In the stock integral, the prefactor \(e^{-rT}\cdot e^{rT} = 1\) cancels, leaving

\[ A = S_0\int_{-d_2}^{\infty}\frac{1}{\sqrt{2\pi}}\exp\!\left(-\tfrac{1}{2}\sigma^2 T + \sigma\sqrt{T}\,z - \tfrac{1}{2}z^2\right)dz \]

Complete the square in the exponent:

\[ -\tfrac{1}{2}\sigma^2 T + \sigma\sqrt{T}\,z - \tfrac{1}{2}z^2 = -\tfrac{1}{2}(z - \sigma\sqrt{T})^2 \]

Substitute \(u = z - \sigma\sqrt{T}\), \(du = dz\). The lower limit shifts to \(-d_2 - \sigma\sqrt{T} = -d_1\):

\[ A = S_0\int_{-d_1}^{\infty}\frac{1}{\sqrt{2\pi}}e^{-u^2/2}\,du = S_0\,\mathcal{N}(d_1) \]

Combining,

\[ C_0 = A - B = S_0\,\mathcal{N}(d_1) - Ke^{-rT}\,\mathcal{N}(d_2) \]

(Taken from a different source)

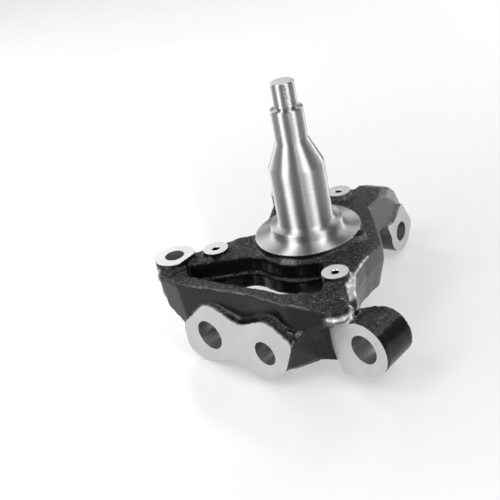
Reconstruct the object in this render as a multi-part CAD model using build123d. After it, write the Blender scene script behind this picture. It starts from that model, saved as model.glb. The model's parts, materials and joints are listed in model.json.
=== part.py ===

Comparison with the body derivation: the stock-numéraire route produces \(\mathcal{N}(d_1)\) as the probability \(\mathbb{Q}^S(S_T > K)\) — a measure-theoretic statement. The route above produces the same \(\mathcal{N}(d_1)\) as the result of completing the square in a Gaussian integral — an algebraic statement. The two routes are not just numerically equal: the completing-the-square step \(-\tfrac{1}{2}(z - \sigma\sqrt{T})^2\) is exactly the Radon–Nikodym density \(d\mathbb{Q}^S/d\mathbb{Q} = \exp(\sigma\tilde{W}_T - \tfrac{1}{2}\sigma^2 T)\) multiplied against the \(\mathbb{Q}\)-density, which is why the integration variable shifts by \(\sigma\sqrt{T}\). The numéraire change makes structurally explicit what the integral computes by mechanical substitution.